New Edge Analytics Box Seeks to Make AI Relevant for Corporate and Education Markets
Sony Electronics said new leadership for its pro video business will be in place in time for NAB Show 2019, naming Neal Manowitz deputy president and Theresa Alesso division president of Sony Electronics Imaging Products and Solutions, Americas (IPSA), effective April 1.
Manowitz will directly oversee Sony’s Alpha still camera business as well as its Venice and FS camera series. Alesso, reporting to Manowitz, will be responsible for Sony’s ENG, system and studio camera business. John Studdert remains on in his sales-and-marketing role as VP of the media segment of Sony IPSA.
The announcement was made at a pre-NAB press briefing this week in New York by Katsunori Yamanouchi, the current president of Sony’s pro video business, who said he is heading back to Japan to take another role at Sony at the end of this month.
Sony officials also previewed plans for the NAB show floor, where the company will highlight 4K HDR workflow, its IP Live initiative for IP-based production, and its Intelligent Media Services suite of production and delivery systems that launched at IBC 2018. Gear to be spotlighted includes Sony’s flagship cameras for cinema and broadcast, the Venice and HDC-3000 series, as well as a 98-inch 8K Bravia display and the impressive 8K x 4K Cinema LED display that’s become a centerpiece of its exhibits.
AI and Edge Analytics
NAB 2019 will also highlight Sony’s foray into machine learning, the new REA-C1000 edge analytics appliance, which it debuted in February at ISE 2019 in Amsterdam. The C1000, which is literally a black box, is being positioned as a hands-off production tool for corporate, education and government environments. When connected to a PTZ camera, the box can track a presenter’s activity, keeping them in frame and in focus as they move around without requiring an operator to keep an eye on the camera. It can also recognize and extract handwriting from blackboards or whiteboards in the frame.

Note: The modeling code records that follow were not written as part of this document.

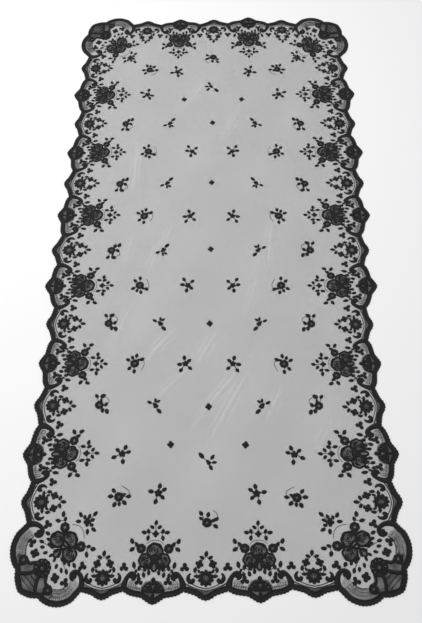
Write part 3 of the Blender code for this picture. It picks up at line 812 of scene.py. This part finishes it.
def scallop_pens(side):
    """A side's scallops in turn: whether each is large, and its pen."""
    _, (dx, dy), half, pitch, places = side
    along, inward = np.array((dx, dy)), np.array((-dy, dx))
    for place in places:
        origin = place * pitch * along - half * inward
        yield place % 2 == 1, Pen(None, origin, along * pitch / MOTIF_PITCH, inward)


def corner_pen(x_sign, y_sign):
    """A corner's pen."""
    s_scale = (HALF_WIDTH - 2 * PITCH_SHORT) / CORNER_PITCH
    t_scale = (HALF_LENGTH - 6 * PITCH_LONG) / CORNER_PITCH
    origin = (x_sign * HALF_WIDTH, y_sign * HALF_LENGTH)
    return Pen(None, origin, (-x_sign * s_scale, 0), (0, -y_sign * t_scale))


def scallop_runs(large):
    """A scallop's outer line from valley to valley, in runs between its sharp points."""
    if large:
        valley = (MOTIF_PITCH - VALLEY[0], VALLEY[1])
        knob = LARGE_OUTER[:LARGE_NOTCH + 1]
        shoulder = LARGE_OUTER[LARGE_NOTCH:] + [valley]
        return [mirrored(shoulder), mirrored(knob)[:-1] + knob, shoulder]
    half = SMALL_OUTER + [VALLEY]
    return [mirrored(half)[:-1] + half]


def corner_runs(s_first):
    """A corner's outer line without its ends, in runs between its sharp points."""
    lobe = CORNER_OUTER[:CORNER_NOTCH + 1]
    middle = CORNER_OUTER[CORNER_NOTCH:] + swapped(CORNER_OUTER[CORNER_NOTCH:-1])
    runs = [lobe, middle, swapped(lobe)]
    return runs if s_first else [run[::-1] for run in reversed(runs)]


def whole_outline():
    """The shawl's smooth outline, anticlockwise, and where each side and corner starts and ends."""
    lines, stretches = [], {}

    def walked(name, runs):
        start = sum(map(len, lines))
        lines.extend(run[:-1] for run in runs)
        stretches[name] = start, sum(map(len, lines))

    for side, following, corner in zip(SIDES, SIDES[1:] + SIDES[:1], CORNERS):
        pens = list(scallop_pens(side))
        walked(side[0], [pen.at(smooth_line(run, OUTLINE_STEP))
                         for large, pen in pens for run in scallop_runs(large)])
        name, x_sign, y_sign, s_first = corner
        runs = [corner_pen(x_sign, y_sign).at(run) for run in corner_runs(s_first)]
        _, next_pen = next(scallop_pens(following))
        runs[0] = np.vstack([pens[-1][1].at([VALLEY]), runs[0]])
        runs[-1] = np.vstack([runs[-1], next_pen.at(mirrored([VALLEY]))])
        walked(name, [smooth_line(run, OUTLINE_STEP) for run in runs])
    return np.vstack(lines), stretches


def box_middle():
    """The middle of the laid outline's box through its named points, which comes to the origin."""
    points = []
    for side, (_, x_sign, y_sign, s_first) in zip(SIDES, CORNERS):
        points += [pen.at(run) for large, pen in scallop_pens(side) for run in scallop_runs(large)]
        points += [corner_pen(x_sign, y_sign).at(run) for run in corner_runs(s_first)]
    points = shifted(np.vstack(points))
    return (points.min(0) + points.max(0)) / 2


def flat_pen(work):
    """The pen that draws in the flat cloth's own axes."""
    return Pen(work, (0, 0), (1, 0), (0, 1))


def softened(normals):
    """Normals averaged with their neighbours, so that a band turns sharp points."""
    total = sum(np.roll(normals, k, 0) for k in range(-SOFTENING, SOFTENING + 1))
    return total / np.linalg.norm(total, axis=1)[:, None]


def band(work, line, normals, along):
    """The edging's thick band over a stretch of the outline, picots along its edge."""
    insets, ups = np.array(BAND_SECTION).T
    picots = PICOT_REACH * np.abs(np.sin(np.pi * along / PICOT_PITCH))
    reach = insets - np.outer(picots, np.maximum(0, 1 - insets / PICOT_DEPTH))
    rows = line[:, None] + normals[:, None] * reach[..., None]
    heights = np.tile(CORD_BASE + BAND_RISE * ups, len(line))
    loft(flat_pen(work), rows, heights, np.dstack(np.meshgrid(insets, along)))


# The open mesh and bars of a corner's lobes, by distance from the corner and from the outer line.
LADDER_SPAN = (98, 181)  # where the mesh starts and ends
LADDER_END = 177  # where the bars end, short of the scroll
LADDER_REACH = 37.0
LADDER_ROWS = ((20.5, 0.9), (28.5, 0.9), (LADDER_REACH, 2.2))  # how far in, width
LADDER_BAR = (BAND_WIDTH - 1.5, 24, LADDER_REACH)
LADDER_STRIDE = 4  # steps of the outline from one bar to the next
ROW_STRIDE = 3  # the same from one corner of a row to the next


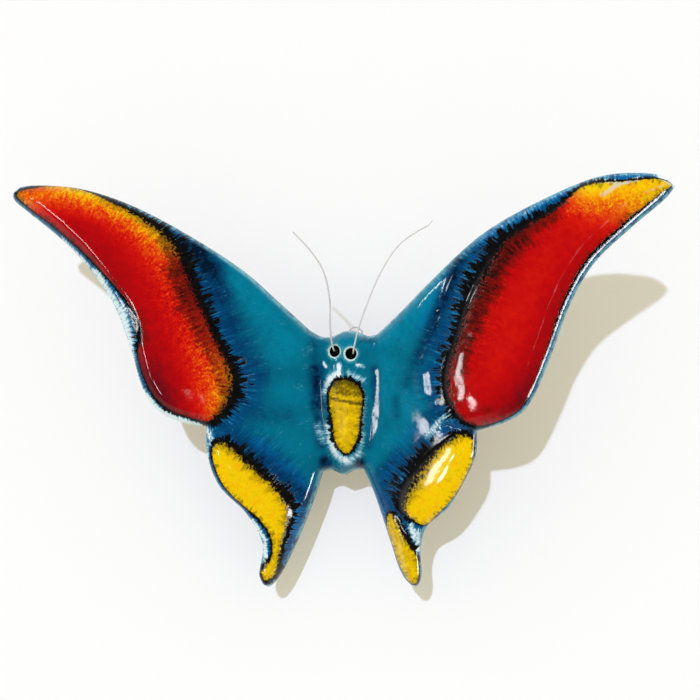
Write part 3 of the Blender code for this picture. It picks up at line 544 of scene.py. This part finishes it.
# ---------------------------------------------------------------- materials
class Nodes:
    """Short names for building a material's node tree."""

    def __init__(self, name):
        self.mat = bpy.data.materials.new(name)
        self.mat.use_nodes = True
        self.tree = self.mat.node_tree
        self.shader = self.tree.nodes["Principled BSDF"]

    def new(self, kind, **settings):
        node = self.tree.nodes.new(kind)
        for key, value in settings.items():
            setattr(node, key, value)
        return node

    def link(self, source, target):
        self.tree.links.new(source, target)
        return source

    def put(self, socket, value):
        if isinstance(value, bpy.types.NodeSocket):
            self.tree.links.new(value, socket)
        elif hasattr(socket.default_value, "__len__") and not hasattr(value, "__len__"):
            socket.default_value = [value] * len(socket.default_value)
        else:
            socket.default_value = value

    def attr(self, name):
        return self.new("ShaderNodeAttribute", attribute_name=name).outputs["Fac"]

    def math(self, operation, a, b=0.0, c=None, clamp=False):
        node = self.new("ShaderNodeMath", operation=operation, use_clamp=clamp)
        self.put(node.inputs[0], a)
        self.put(node.inputs[1], b)
        if c is not None:
            self.put(node.inputs[2], c)
        return node.outputs[0]

    def step(self, value, low, high):
        """0 below low and 1 above high, smooth between; low may be above high."""
        node = self.new("ShaderNodeMapRange", interpolation_type="SMOOTHSTEP")
        self.put(node.inputs["Value"], value)
        self.put(node.inputs["From Min"], low)
        self.put(node.inputs["From Max"], high)
        return node.outputs["Result"]

    def mix(self, factor, a, b, blend="MIX"):
        node = self.new("ShaderNodeMix", data_type="RGBA", blend_type=blend)
        self.put(node.inputs["Factor"], factor)
        self.put(node.inputs["A"], a)
        self.put(node.inputs["B"], b)
        return node.outputs["Result"]

    def noise(self, vector, scale, detail=3.0, rough=0.55, distort=0.0):
        node = self.new("ShaderNodeTexNoise")
        self.put(node.inputs["Vector"], vector)
        self.put(node.inputs["Scale"], scale)
        self.put(node.inputs["Detail"], detail)
        self.put(node.inputs["Roughness"], rough)
        self.put(node.inputs["Distortion"], distort)
        return node.outputs["Fac"]

    def vector(self, x, y, z=0.0):
        node = self.new("ShaderNodeCombineXYZ")
        for socket, value in zip(node.inputs, (x, y, z)):
            self.put(socket, value)
        return node.outputs[0]

    def place(self, scale=1000.0):
        """The surface point in millimetres."""
        coords = self.new("ShaderNodeTexCoord").outputs["Object"]
        node = self.new("ShaderNodeVectorMath", operation="SCALE")
        self.put(node.inputs[0], coords)
        node.inputs["Scale"].default_value = scale
        return node.outputs[0]

    def ramp(self, factor, stops):
        node = self.new("ShaderNodeValToRGB")
        self.put(node.inputs["Fac"], factor)
        ramp = node.color_ramp
        ramp.elements.remove(ramp.elements[1])
        ramp.elements[0].position = stops[0][0]
        ramp.elements[0].color = stops[0][1]
        for at, colour in stops[1:]:
            ramp.elements.new(at).color = colour
        return node.outputs["Color"]

    def bump(self, height, strength, distance, normal=None):
        node = self.new("ShaderNodeBump")
        self.put(node.inputs["Height"], height)
        node.inputs["Strength"].default_value = strength
        node.inputs["Distance"].default_value = distance
        if normal is not None:
            self.link(normal, node.inputs["Normal"])
        return node.outputs["Normal"]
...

Before the end of the year, Sony plans to enable a feature called “chroma keyless CG overlay,” which analyzes motion to isolate a presenter and composite them onto a different background layer (without benefit of a green-screen backdrop), as well as “focus area cropping,” which allows a 4K image to be presented as two different output images, with static or dynamic cropping — for example, an HD cut-out cropped from the full 4K image could track across the frame to follow a speaker’s movement.
The REA-C1000 can be used with Sony’s PTZ cameras, including the XDCAM range, and is interoperable with typical AV set-ups via HDMI connectivity, Sony said. It’s expected to ship in April; Sony has not revealed pricing for the hardwaret. Each of the box’s various features will be available free of charge for a 60-day trial before a separately purchased permanent license is required.
Artificial Intelligence has also been integrated in Sony’s Ci cloud platform, which employs AI techniques for speech-to-text transcription and object recognition, including face detection as well as the ability to seek related images based only on the content of an image itself, rather than metadata clues about what it depicts.